* begin *

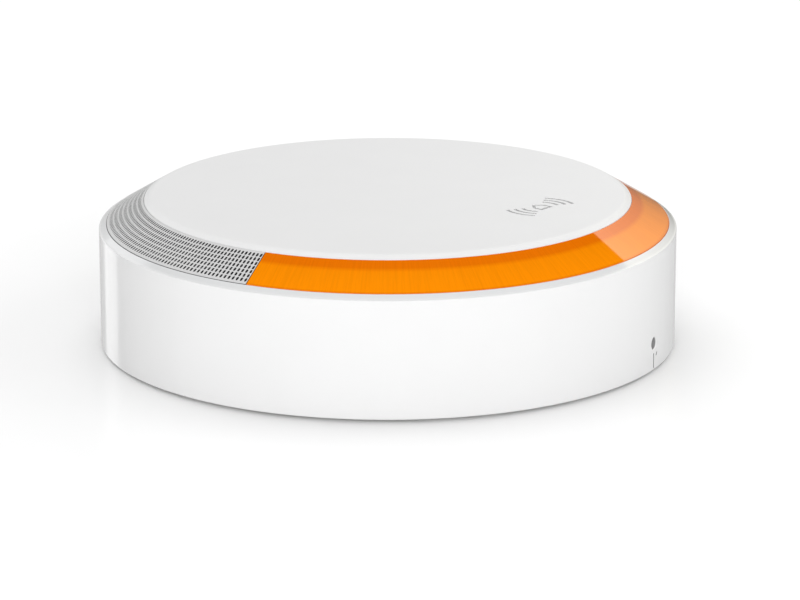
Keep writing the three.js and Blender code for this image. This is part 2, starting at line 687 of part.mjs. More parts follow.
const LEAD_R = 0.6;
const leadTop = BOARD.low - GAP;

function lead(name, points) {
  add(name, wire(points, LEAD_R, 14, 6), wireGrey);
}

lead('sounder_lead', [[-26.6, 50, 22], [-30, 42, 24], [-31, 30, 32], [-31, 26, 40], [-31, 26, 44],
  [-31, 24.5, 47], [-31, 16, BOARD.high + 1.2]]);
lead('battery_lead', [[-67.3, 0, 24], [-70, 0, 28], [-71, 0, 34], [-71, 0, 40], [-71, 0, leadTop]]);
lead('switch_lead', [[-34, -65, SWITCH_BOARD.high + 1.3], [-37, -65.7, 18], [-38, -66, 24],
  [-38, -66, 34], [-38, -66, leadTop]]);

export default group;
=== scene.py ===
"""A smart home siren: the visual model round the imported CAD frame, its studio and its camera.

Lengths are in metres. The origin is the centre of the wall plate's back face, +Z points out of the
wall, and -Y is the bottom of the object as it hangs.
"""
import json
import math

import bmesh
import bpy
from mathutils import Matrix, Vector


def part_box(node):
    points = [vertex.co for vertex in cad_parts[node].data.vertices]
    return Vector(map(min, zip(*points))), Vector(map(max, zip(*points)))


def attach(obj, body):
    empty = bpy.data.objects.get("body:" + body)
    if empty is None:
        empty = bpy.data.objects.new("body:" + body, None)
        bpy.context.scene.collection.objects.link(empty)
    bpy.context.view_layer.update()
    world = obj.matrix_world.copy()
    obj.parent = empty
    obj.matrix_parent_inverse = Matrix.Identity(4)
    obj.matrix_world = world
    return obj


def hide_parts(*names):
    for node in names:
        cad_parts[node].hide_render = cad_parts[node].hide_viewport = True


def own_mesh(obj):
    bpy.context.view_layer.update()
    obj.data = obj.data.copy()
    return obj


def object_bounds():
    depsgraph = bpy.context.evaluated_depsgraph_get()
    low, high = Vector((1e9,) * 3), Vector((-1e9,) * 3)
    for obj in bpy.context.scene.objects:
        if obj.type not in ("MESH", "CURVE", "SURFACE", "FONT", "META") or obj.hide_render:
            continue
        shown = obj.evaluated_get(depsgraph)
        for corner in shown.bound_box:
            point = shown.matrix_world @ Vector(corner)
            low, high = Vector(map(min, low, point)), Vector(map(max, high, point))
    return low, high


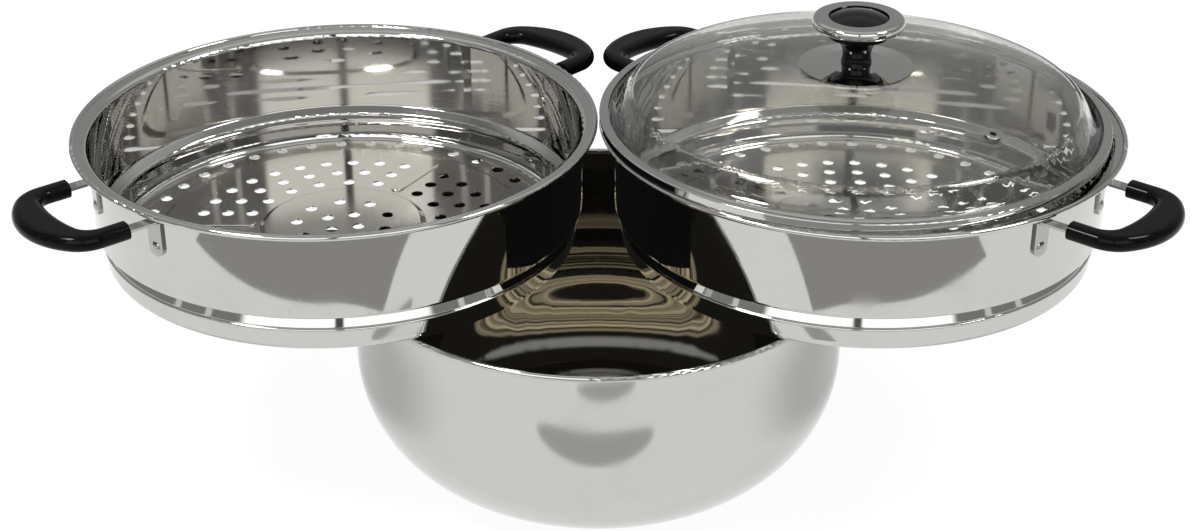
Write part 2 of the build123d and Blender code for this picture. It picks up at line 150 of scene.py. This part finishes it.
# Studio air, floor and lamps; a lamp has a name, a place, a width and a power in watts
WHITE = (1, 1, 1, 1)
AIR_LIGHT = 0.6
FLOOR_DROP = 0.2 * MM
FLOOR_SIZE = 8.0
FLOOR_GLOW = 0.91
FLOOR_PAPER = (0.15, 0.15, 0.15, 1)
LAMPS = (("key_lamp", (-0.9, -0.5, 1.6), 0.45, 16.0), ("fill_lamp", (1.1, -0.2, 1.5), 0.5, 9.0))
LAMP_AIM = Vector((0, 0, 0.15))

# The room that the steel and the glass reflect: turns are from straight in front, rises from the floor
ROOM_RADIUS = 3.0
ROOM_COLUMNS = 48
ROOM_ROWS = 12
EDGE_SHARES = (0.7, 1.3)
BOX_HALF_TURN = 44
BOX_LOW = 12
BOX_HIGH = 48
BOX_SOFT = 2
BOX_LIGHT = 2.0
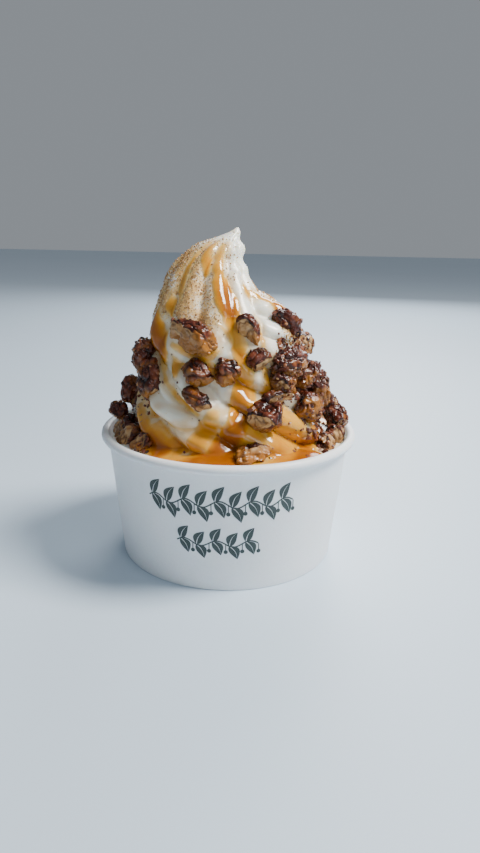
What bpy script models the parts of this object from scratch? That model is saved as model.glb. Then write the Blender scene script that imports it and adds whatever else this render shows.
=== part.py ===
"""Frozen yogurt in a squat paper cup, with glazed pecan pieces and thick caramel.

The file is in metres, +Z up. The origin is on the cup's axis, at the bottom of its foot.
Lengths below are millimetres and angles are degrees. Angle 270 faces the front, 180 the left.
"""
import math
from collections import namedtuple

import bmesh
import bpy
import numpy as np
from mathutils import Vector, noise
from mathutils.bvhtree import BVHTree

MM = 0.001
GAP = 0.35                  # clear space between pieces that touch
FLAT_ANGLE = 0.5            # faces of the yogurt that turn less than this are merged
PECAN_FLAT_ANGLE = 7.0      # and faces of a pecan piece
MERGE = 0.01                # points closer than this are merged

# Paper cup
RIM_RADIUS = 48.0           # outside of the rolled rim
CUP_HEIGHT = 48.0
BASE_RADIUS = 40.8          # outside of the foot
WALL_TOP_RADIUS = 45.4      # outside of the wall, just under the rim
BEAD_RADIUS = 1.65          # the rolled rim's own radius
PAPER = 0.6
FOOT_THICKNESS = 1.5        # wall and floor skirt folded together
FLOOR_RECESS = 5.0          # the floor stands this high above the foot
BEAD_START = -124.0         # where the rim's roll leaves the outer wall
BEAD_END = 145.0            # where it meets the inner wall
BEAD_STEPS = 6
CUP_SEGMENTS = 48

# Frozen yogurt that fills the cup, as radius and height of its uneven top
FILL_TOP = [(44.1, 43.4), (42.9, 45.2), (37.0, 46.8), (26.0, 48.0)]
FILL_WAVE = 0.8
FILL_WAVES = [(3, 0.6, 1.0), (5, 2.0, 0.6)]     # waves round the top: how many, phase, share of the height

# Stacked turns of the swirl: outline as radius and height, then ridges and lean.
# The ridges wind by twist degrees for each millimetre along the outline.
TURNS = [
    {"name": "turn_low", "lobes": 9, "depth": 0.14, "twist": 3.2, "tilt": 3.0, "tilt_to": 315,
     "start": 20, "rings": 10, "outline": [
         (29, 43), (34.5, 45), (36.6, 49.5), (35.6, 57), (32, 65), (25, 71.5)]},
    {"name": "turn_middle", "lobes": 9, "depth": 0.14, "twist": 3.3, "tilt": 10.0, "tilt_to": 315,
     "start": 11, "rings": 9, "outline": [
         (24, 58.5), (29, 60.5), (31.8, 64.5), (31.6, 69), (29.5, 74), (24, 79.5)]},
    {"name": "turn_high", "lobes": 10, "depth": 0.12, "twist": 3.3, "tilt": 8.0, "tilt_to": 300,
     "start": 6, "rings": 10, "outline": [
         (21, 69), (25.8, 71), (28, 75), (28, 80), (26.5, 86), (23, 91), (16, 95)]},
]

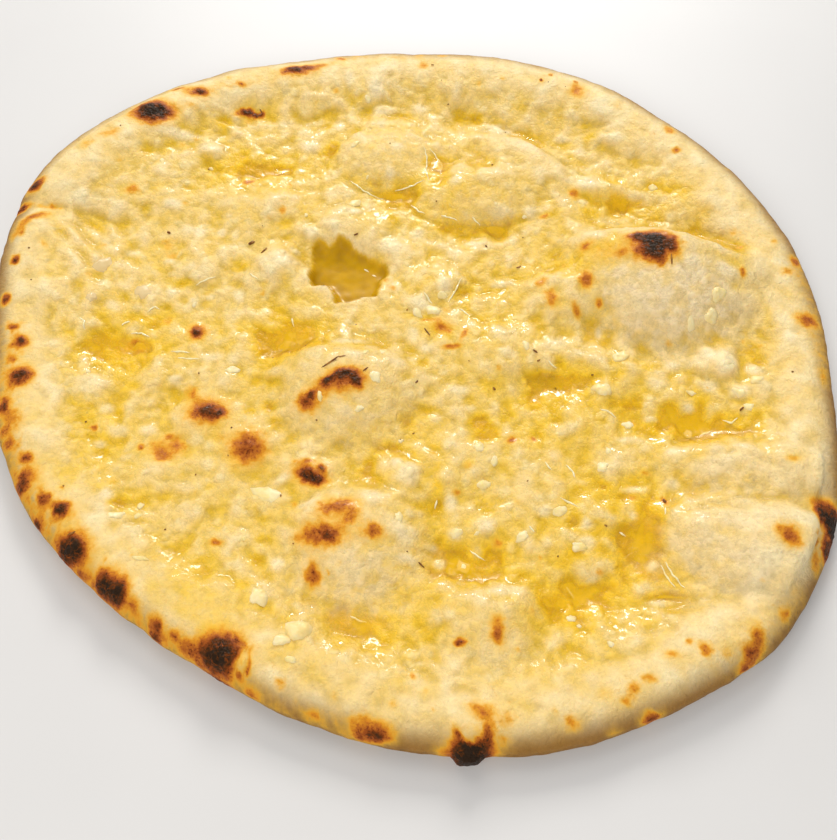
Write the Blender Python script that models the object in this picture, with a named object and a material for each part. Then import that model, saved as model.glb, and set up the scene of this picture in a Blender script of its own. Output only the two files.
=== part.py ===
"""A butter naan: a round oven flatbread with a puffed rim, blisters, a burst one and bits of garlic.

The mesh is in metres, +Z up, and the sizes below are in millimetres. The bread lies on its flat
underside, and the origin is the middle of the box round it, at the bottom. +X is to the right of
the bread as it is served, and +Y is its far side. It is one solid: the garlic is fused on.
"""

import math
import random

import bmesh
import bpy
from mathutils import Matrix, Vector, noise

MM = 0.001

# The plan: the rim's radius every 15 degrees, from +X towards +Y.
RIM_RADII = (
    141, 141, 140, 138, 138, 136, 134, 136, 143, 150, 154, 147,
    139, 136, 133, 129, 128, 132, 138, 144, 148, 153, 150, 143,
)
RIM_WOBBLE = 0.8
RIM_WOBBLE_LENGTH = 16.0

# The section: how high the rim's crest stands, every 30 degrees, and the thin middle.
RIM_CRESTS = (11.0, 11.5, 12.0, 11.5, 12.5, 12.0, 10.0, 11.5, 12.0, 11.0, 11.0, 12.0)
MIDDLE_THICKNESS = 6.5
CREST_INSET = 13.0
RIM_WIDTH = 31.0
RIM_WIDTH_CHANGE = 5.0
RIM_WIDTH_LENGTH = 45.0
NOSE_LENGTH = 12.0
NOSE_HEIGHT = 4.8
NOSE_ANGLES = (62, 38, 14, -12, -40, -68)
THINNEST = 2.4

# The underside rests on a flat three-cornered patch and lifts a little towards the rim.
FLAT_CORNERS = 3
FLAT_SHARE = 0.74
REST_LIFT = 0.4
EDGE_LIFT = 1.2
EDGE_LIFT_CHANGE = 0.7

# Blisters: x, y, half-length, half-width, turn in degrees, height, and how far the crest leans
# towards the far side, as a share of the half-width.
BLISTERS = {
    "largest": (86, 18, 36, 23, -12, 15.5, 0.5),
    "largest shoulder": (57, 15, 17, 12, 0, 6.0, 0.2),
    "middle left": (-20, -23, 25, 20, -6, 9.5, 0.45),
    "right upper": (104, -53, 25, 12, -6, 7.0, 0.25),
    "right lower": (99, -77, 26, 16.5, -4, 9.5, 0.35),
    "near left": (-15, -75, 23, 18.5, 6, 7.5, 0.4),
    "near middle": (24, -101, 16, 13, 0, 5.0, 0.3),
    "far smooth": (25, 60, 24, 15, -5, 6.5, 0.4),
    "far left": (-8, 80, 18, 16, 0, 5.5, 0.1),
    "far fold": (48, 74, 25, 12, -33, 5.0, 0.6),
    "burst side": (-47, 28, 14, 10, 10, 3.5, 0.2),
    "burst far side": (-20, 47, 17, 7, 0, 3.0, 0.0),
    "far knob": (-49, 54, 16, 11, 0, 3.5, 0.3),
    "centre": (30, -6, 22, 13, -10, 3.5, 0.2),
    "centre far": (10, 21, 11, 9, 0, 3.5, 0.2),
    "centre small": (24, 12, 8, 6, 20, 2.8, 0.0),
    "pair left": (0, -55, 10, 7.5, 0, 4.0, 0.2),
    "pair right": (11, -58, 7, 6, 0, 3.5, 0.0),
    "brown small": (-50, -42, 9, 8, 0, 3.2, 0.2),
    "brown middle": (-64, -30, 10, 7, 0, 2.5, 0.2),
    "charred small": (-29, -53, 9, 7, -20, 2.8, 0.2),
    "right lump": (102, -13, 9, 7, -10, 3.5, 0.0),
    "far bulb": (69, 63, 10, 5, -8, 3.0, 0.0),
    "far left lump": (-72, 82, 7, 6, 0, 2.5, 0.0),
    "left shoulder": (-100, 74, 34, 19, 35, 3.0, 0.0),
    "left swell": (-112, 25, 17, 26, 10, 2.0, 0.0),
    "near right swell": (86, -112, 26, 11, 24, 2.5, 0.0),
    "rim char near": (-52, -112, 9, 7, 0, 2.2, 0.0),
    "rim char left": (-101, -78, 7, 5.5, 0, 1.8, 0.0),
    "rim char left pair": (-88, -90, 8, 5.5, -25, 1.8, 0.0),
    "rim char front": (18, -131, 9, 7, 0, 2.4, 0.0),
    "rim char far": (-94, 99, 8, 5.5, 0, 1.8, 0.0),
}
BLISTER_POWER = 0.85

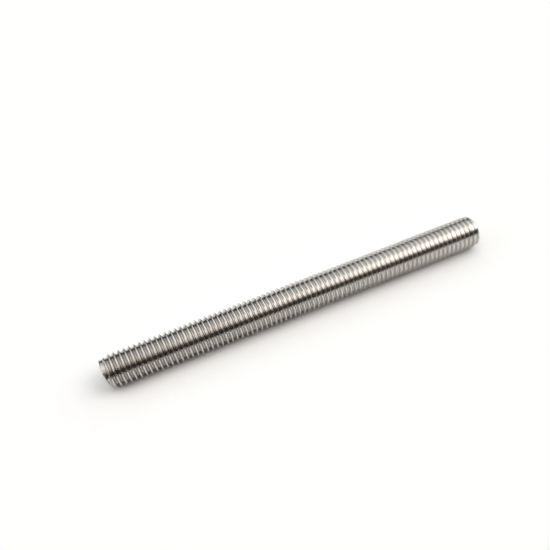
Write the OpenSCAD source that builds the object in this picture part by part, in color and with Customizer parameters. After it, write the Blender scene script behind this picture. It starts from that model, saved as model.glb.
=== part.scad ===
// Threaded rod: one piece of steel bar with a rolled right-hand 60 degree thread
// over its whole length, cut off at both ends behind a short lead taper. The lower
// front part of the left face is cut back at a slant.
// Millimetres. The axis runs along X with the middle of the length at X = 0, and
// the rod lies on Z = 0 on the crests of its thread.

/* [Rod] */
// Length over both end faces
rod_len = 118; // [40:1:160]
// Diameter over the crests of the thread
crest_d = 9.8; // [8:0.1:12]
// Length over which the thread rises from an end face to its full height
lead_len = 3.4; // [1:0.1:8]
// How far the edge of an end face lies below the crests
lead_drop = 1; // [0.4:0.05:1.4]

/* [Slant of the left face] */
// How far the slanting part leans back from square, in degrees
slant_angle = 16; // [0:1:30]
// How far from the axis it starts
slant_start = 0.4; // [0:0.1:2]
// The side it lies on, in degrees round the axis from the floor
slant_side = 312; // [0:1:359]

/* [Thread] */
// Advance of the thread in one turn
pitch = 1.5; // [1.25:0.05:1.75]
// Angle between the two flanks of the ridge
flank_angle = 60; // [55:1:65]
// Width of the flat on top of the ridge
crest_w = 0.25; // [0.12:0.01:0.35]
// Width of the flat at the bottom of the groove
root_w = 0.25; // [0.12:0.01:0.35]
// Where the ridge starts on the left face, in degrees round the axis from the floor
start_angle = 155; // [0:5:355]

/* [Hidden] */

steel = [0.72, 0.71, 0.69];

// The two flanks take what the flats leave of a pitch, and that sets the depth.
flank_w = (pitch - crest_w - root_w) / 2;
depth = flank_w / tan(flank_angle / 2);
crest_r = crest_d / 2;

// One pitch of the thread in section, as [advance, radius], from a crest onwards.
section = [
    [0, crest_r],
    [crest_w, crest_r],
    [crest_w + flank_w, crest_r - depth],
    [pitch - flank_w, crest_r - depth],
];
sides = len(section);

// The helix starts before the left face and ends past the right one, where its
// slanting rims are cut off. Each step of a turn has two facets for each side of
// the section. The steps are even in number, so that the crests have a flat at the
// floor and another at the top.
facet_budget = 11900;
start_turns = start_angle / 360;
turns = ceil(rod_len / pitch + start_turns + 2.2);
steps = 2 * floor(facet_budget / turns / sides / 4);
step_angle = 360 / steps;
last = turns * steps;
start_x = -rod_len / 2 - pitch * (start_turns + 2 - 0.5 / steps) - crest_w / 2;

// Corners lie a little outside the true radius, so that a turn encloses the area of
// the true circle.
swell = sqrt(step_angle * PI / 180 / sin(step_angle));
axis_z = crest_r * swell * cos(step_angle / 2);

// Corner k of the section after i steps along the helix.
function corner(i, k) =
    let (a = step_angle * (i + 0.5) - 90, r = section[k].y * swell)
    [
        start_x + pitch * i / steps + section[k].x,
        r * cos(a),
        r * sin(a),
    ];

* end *

Look back at the data above. Transcribe exactly the lines starting at the line that contains "function lead(name, points)" and ending at the line that contains "obj.parent = empty".

function lead(name, points) {
  add(name, wire(points, LEAD_R, 14, 6), wireGrey);
}

lead('sounder_lead', [[-26.6, 50, 22], [-30, 42, 24], [-31, 30, 32], [-31, 26, 40], [-31, 26, 44],
  [-31, 24.5, 47], [-31, 16, BOARD.high + 1.2]]);
lead('battery_lead', [[-67.3, 0, 24], [-70, 0, 28], [-71, 0, 34], [-71, 0, 40], [-71, 0, leadTop]]);
lead('switch_lead', [[-34, -65, SWITCH_BOARD.high + 1.3], [-37, -65.7, 18], [-38, -66, 24],
  [-38, -66, 34], [-38, -66, leadTop]]);

export default group;
=== scene.py ===
"""A smart home siren: the visual model round the imported CAD frame, its studio and its camera.

Lengths are in metres. The origin is the centre of the wall plate's back face, +Z points out of the
wall, and -Y is the bottom of the object as it hangs.
"""
import json
import math

import bmesh
import bpy
from mathutils import Matrix, Vector


def part_box(node):
    points = [vertex.co for vertex in cad_parts[node].data.vertices]
    return Vector(map(min, zip(*points))), Vector(map(max, zip(*points)))


def attach(obj, body):
    empty = bpy.data.objects.get("body:" + body)
    if empty is None:
        empty = bpy.data.objects.new("body:" + body, None)
        bpy.context.scene.collection.objects.link(empty)
    bpy.context.view_layer.update()
    world = obj.matrix_world.copy()
    obj.parent = empty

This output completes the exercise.